So we know that this defines a norm on our space.

But is this space, as asserted, a Banach space? Well, let’s say that $\{\mu_n\}$ is a Cauchy sequence of finite signed measures so that given any $\epsilon>0$ we have $\lvert\mu_n-\mu_m\rvert(X)<\epsilon$ for all sufficiently large $m$ and $n$. But this is larger than any $\lvert\mu_n-\mu_m\rvert(E)$, which itself is greater than $\lvert\lvert\mu_n\rvert(E)-\lvert\mu_m\rvert(E)\rvert$. If $E\subseteq A$ is a positive measurable set then this shows that $\lvert\mu_n(E)-\mu_m(E)\rvert$ is kept small, and we find similar control over the measures of negative measurable sets. And so the sequence $\{\mu_n(E)\}$ is always Cauchy, and hence convergent. It’s straightforward to show that the limiting set function $\mu$ will be a signed measure, and that we will have control over $\lVert\mu_n-\mu\rVert$. And so the space of totally finite signed measures is indeed a Banach space.
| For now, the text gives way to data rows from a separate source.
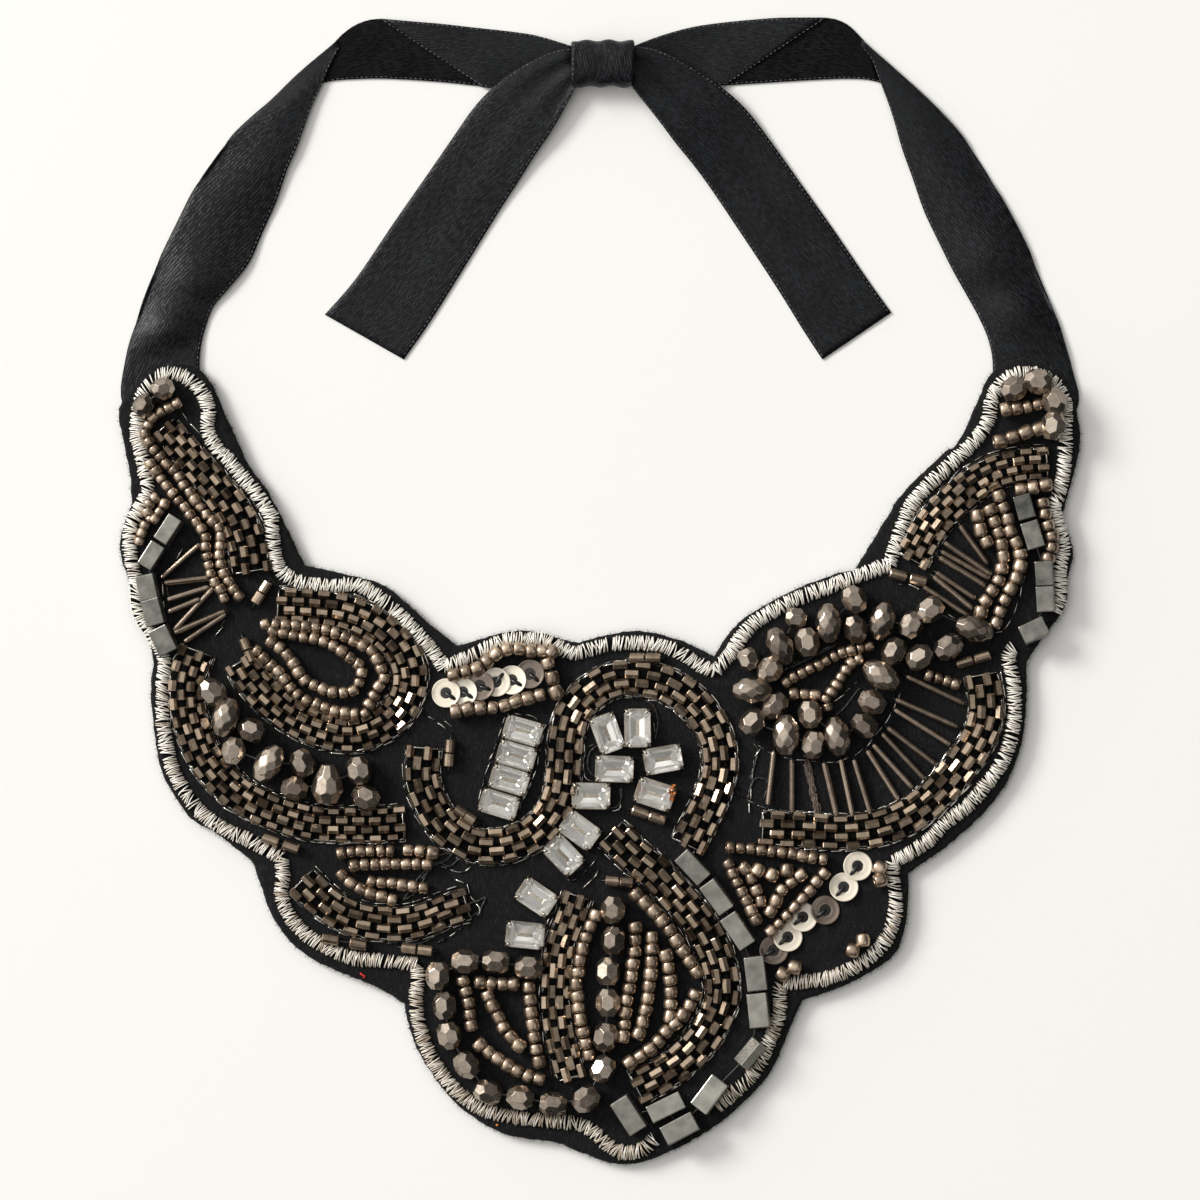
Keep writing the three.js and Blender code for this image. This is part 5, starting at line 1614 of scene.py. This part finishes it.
class Cloth:
    """Strips of ribbon gathered in one mesh, with a selvedge along each edge."""

    def __init__(self):
        self.heap = Heap()
        self.reach = 0.0

    def strip(self, sections, slot=0):
        """Sections are rows of 3-D points across the ribbon."""
        grid = np.array(sections)
        rows, across = grid.shape[:2]
        normal = np.cross(np.gradient(grid, axis=1), np.gradient(grid, axis=0))
        normal /= np.maximum(np.linalg.norm(normal, axis=2), 1e-12)[..., None]
        if normal[..., 2].mean() < 0:
            normal = -normal
        travelled = summed_lengths(grid[:, across // 2])
        self.reach += travelled[-1]
        strip = np.zeros_like(grid)
        strip[..., 0] = np.linspace(-RIBBON_WIDTH / 2, RIBBON_WIDTH / 2, across)
        strip[..., 1] = -travelled[:, None]
        points = np.concatenate((grid + normal * RIBBON_CLOTH, grid)).reshape(-1, 3)
        strips = np.concatenate((strip, strip)).reshape(-1, 3)
        faces = cloth_faces(rows, across)
        if np.cross(grid[0, 1] - grid[0, 0], grid[1, 0] - grid[0, 0])[2] < 0:
            faces = [tuple(reversed(corners)) for corners in faces]
        self.heap.add(Shape(points, faces), slot=slot, strip=strips)

    def edge_stitches(self, edge, slot):
        """The selvedge's short lighter floats along an edge given as 3-D points."""
        edge = np.array(edge)
        lengths = summed_lengths(edge)
        for distance in np.arange(0, lengths[-1] - 0.8 * MM, 1.05 * MM):
            points = []
            for share in (0, 0.5, 1):
                where = distance + share * 0.62 * MM
                point = np.array([np.interp(where, lengths, edge[:, axis]) for axis in range(3)])
                point[2] += RIBBON_CLOTH + 0.02 * MM * (1 - abs(2 * share - 1))
                points.append(point)
            self.heap.add(tube(points, 0.10 * MM, 4), slot=slot, tone=RNG.uniform(0.1, 1))


def inset(sections, edge):
    """A line just inside one edge: 0 is the first edge, -1 the other."""
    near = 1 if edge == 0 else -2
    return [0.6 * np.array(section[edge]) + 0.4 * np.array(section[near]) for section in sections]


def across_ribbon(first, second, lift):
    """Points from one edge to the other, each as high as lift says at its share of the width."""
    return [
        (*(first + (second - first) * share), max(0, lift(share)) + CLEAR)
        for share in np.linspace(0, 1, ACROSS)
    ]


def strap_sections(rows, wave):
    """The strap arched over the floor, with its outer edge turned under where it starts to fold."""
    sections = []
    for index, row in enumerate(smooth_rows(rows)):
        outer, inner, arch, layer = row[:2], row[2:4], row[4] * MM, max(0.42, row[5]) * LAYER
        wide = np.linalg.norm(inner - outer)
        hidden = max(0.1 * MM, RIBBON_WIDTH * 0.93 - wide)
        under = min(hidden * min(1, layer / LAYER), wide * 0.8)
        swell = max(0, arch)

        def lift(share):
            ripple = wave * math.sin(share * 5 + index * 0.35) * min(1, swell / MM)
            return layer + swell * math.sin(math.pi * share) ** 1.2 + ripple

        top = across_ribbon(inner, outer, lift)
        away = (outer - inner) / max(wide, 1e-9)
        for angle in np.linspace(0.35, 1, 3):
            bend = math.pi * angle
            place = outer + away * 0.35 * layer * math.sin(bend)
            top.append((*place, UNDER_FOLD + (layer - UNDER_FOLD) * 0.5 * (1 + math.cos(bend))))
        for share in (0.35, 0.7, 1):
            top.append((*(outer - away * under * share), UNDER_FOLD))
        sections.append(top)
    return sections


def level_sections(rows, arch=0.0):
    """A stretch that runs level to the knot, rippled by arch."""
    sections = []
    for index, row in enumerate(smooth_rows(rows)):

        def lift(share):
            return row[4] * LAYER + arch * math.sin(math.pi * share * 2 + index * 0.5)

        sections.append(across_ribbon(row[:2], row[2:4], lift))
    return sections


def ribbon_strap(name, rows, corner, turned):
    """The strap, its turned corner and the level run to the knot, one ribbon in three lays."""
    cloth = Cloth()
    strap = strap_sections(rows, 0.25 * MM)
    cloth.strip(strap, 0)
    cloth.edge_stitches(inset(strap, 0), 2)
    dull = level_sections(corner)
    cloth.strip(dull, 1)
    cloth.edge_stitches(inset(dull, -1), 2)
    run = level_sections(turned, 0.12 * MM)
    cloth.strip(run, 0)
    cloth.edge_stitches(inset(run, 0), 2)
    cloth.edge_stitches(run[0], 2)
    cloth.edge_stitches(inset(run, -1), 2)
    piece = finish_piece(cloth.heap, name + "_satin", [SATIN, SATIN_BACK, SELVEDGE], "satin", name)
    return piece, cloth


def ribbon_tail(name, rows):
    """A free end, gathered into folds where it leaves the knot."""
    cloth = Cloth()
    sections = []
    for row in smooth_rows(rows):
        gather = max(0.0, 1 - np.linalg.norm(row[2:4] - row[:2]) / RIBBON_WIDTH)

        def lift(share):
            fold = gather * TAIL_FOLD * math.sin(math.pi * share * 2.2 + 0.3) ** 2
            return max(0, row[4] * LAYER) + fold

        sections.append(across_ribbon(row[:2], row[2:4], lift))
    cloth.strip(sections, 0)
    cloth.edge_stitches(inset(sections, 0), 1)
    cloth.edge_stitches(inset(sections, -1), 1)
    piece = finish_piece(cloth.heap, name + "_satin", [SATIN, SELVEDGE], "satin", name)
    return piece, cloth


KNOT_RINGS, KNOT_SIDES = 44, 56


def bow_knot():
    """The tight turn of ribbon over the crossing ends: flat ends, gathered round its girth."""
    low, high = (np.array(corner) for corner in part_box("bow_knot"))
    middle, half = 0.5 * (low + high), 0.5 * (high - low)
    points, strips = [], []
    for ring in range(KNOT_RINGS):
        share = ring / (KNOT_RINGS - 1) * 2 - 1
        girth = 0.94 if ring in (0, KNOT_RINGS - 1) else 1.0
        for step in range(KNOT_SIDES):
            angle = 2 * math.pi * step / KNOT_SIDES
            gather = 0.030 * math.sin(share * 6.5 + 1.3 * math.sin(angle)) * math.sin(angle * 3 + share)
            edge = 0.035 * math.sin(share * 9 + (0 if math.cos(angle) > 0 else 2))
            y = math.copysign(abs(math.cos(angle)) ** 0.75, math.cos(angle)) * (1 + gather + edge)
            z = math.copysign(abs(math.sin(angle)) ** 0.85, math.sin(angle)) * (1 + gather)
            x = share * half[0] + 0.18 * MM * math.sin(angle * 2)
            where = (middle[0] + x, middle[1] + y * half[1] * girth, middle[2] + z * half[2] * girth)
            points.append((where[0], where[1], max(where[2], low[2] + 0.02 * MM)))
            strips.append((x, angle * half[1], 0))
    cloth = Cloth()
    cloth.heap.add(Shape(points, ring_faces(KNOT_RINGS, KNOT_SIDES)), strip=strips)
    upper = points[KNOT_SIDES + 4:KNOT_SIDES + KNOT_SIDES // 2 - 3]
    top = [np.array(point) + (0.12 * MM, 0, 0) for point in upper]
    cloth.edge_stitches(top, 1)
    return finish_piece(cloth.heap, "knot_satin", [SATIN, SELVEDGE], "satin", "bow_knot")


def ribbon():
    """The two straps, the two tails and the knot."""
    straps = (
        ribbon_strap("strap_left", STRAP_LEFT, CORNER_LEFT, TURNED_LEFT),
        ribbon_strap("strap_right", STRAP_RIGHT, CORNER_RIGHT, TURNED_RIGHT),
    )
    tails = (ribbon_tail("tail_left", TAIL_LEFT), ribbon_tail("tail_right", TAIL_RIGHT))
    bow_knot()


# The stage: the lamps by name, place and power, and where the room is brightest
LAMPS = (("key", (-2.4, 1.38, 1.5), 91.0), ("fill", (0.9, -0.4, 1.4), 2.0))
LAMP_SIZE = 1.2
KEY_SIDE = (-0.72, 0.38, 0.58)
FLOOR_SIZE = 6
FLOOR_GAP = 0.02 * MM


def stage():
    """The pale floor, the room and its two lamps."""
    bpy.ops.mesh.primitive_plane_add(size=FLOOR_SIZE, location=(0, 0, WHOLE_LOW.z - FLOOR_GAP))
    floor = bpy.context.object
    floor.name = "floor"
    paper = Finish("paper", (0.878, 0.873, 0.858), 0.85, specular=0.1)
    paper.bump(paper.noise(240.0, 3), 0.05 * MM, 0.15)
    floor.data.materials.append(paper.material)
    studio_world()
    for name, place, power in LAMPS:
        light = bpy.data.lights.new(name, "AREA")
        light.shape = "RECTANGLE"
        light.size = LAMP_SIZE
        light.size_y = LAMP_SIZE * 0.7
        light.energy = power
        light.color = (1.0, 0.985, 0.96)
        lamp = bpy.data.objects.new(name, light)
        lamp.location = place
        lamp.rotation_euler = (-Vector(place)).to_track_quat("-Z", "Y").to_euler()
        bpy.context.scene.collection.objects.link(lamp)
    bpy.context.scene.view_settings.view_transform = "Standard"


def studio_world():
    """A pale room, brightest towards the window on the left and darker low down on the right."""
    world = bpy.data.worlds.new("studio")
    bpy.context.scene.world = world
    world.use_nodes = True
    nodes, links = world.node_tree.nodes, world.node_tree.links
    where = nodes.new("ShaderNodeTexCoord")
    towards = add_node(nodes, "ShaderNodeVectorMath", {"operation": "DOT_PRODUCT"})
    towards.inputs[1].default_value = KEY_SIDE
    links.new(where.outputs["Generated"], towards.inputs[0])
    limits = {"From Min": 0.1, "From Max": 1.0, "To Min": 0.05, "To Max": 1.42}
    bright = add_node(nodes, "ShaderNodeMapRange", {"interpolation_type": "SMOOTHSTEP", **limits})
    links.new(towards.outputs["Value"], bright.inputs["Value"])
    background = nodes["Background"]
    background.inputs["Color"].default_value = (1.0, 0.985, 0.955, 1)
    links.new(bright.outputs["Result"], background.inputs["Strength"])


CAMERA_HEIGHT = 1.25
FOCUS_HEIGHT = 4 * MM


def camera():
    """Straight down, as the photograph looks, from far enough to be nearly flat."""
    view = bpy.data.cameras.new("camera")
    view.lens = view.sensor_width * (CAMERA_HEIGHT - FOCUS_HEIGHT) / (PHOTO_SIDE * SQUARE_X)
    view.clip_end = 20
    eye = bpy.data.objects.new("camera", view)
    eye.location = (*at(PHOTO_SIDE / 2, PHOTO_SIDE / 2), CAMERA_HEIGHT)
    bpy.context.scene.collection.objects.link(eye)
    bpy.context.scene.camera = eye


camera()
stage()
felt_panel()
felt_fuzz()
stitched_border("border_main", BORDER_MAIN)
stitched_border("border_right", BORDER_RIGHT)
for band, (first_width, last_width, route_places) in BANDS.items():
    woven_band(band, first_width, last_width, route_places)
crystals()
stone_stain()
for string, block_rows in BLOCK_STRINGS.items():
    block_string(string, block_rows)
for string, bead_rows in BEAD_STRINGS.items():
    bead_string(string, bead_rows)
for row_name, discs in SEQUINS.items():
    sequin_row(row_name, discs)
for fan, bugles in BUGLES.items():
    bugle_fan(fan, bugles)
bare_thread()
for rows_name, seed_places in SEED_ROWS.items():
    seed_rows(rows_name, seed_places)
single_seeds()
short_tubes()
loose_threads()
thread_specks()
couched_threads()
ribbon()
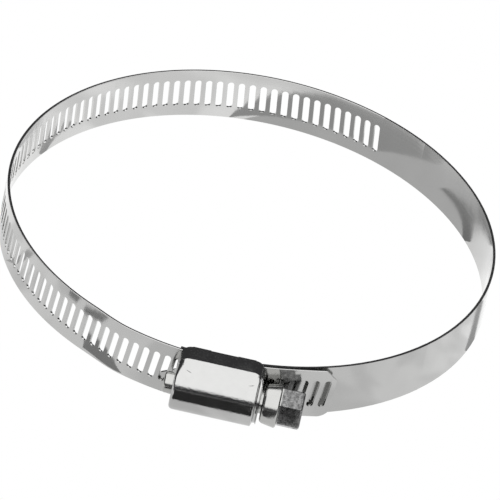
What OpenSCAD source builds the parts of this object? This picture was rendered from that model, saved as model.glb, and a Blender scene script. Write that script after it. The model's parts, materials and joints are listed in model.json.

June 28, 2010 Posted by | Analysis, Measure Theory | 2 Comments

## Jordan Decompositions

It’s not too hard to construct examples showing that Hahn decompositions for a signed measure, though they exist, are not unique. But if we have two of them — $X=A_1\uplus B_1=A2\uplus B_2$ — there’s something we can show to be unique. For every measurable set $E$ we have $\mu(E\cap A_1)=\mu(E\cap A_2)$ and $\mu(E\cap B_1)=\mu(E\cap B_2)$.

Indeed, it’s easy to see that $E\cap(A_1\setminus A_2)\subseteq E\cap A_1$, so (since $A_1$ is positive) $\mu(E\cap(A_1\setminus A_2))\geq0$. But we can also see that $E\cap(A_1\setminus A_2)\subseteq E\cap B_2$, so (since $B_2$ is negative) $\mu(E\cap(A_1\setminus A_2))\leq0$. And so $\mu(E\cap(A_1\setminus A_2))=0$, and similarly $\mu(E\cap(A_2\setminus A_1))=0$. We then see that

$\displaystyle\mu(E\cap A_1)=\mu(E\cap(A_1\cup A_2))=\mu(E\cap A_2)$

The proof that $\mu(E\cap B_1)=\mu(E\cap B_2)$ is similar.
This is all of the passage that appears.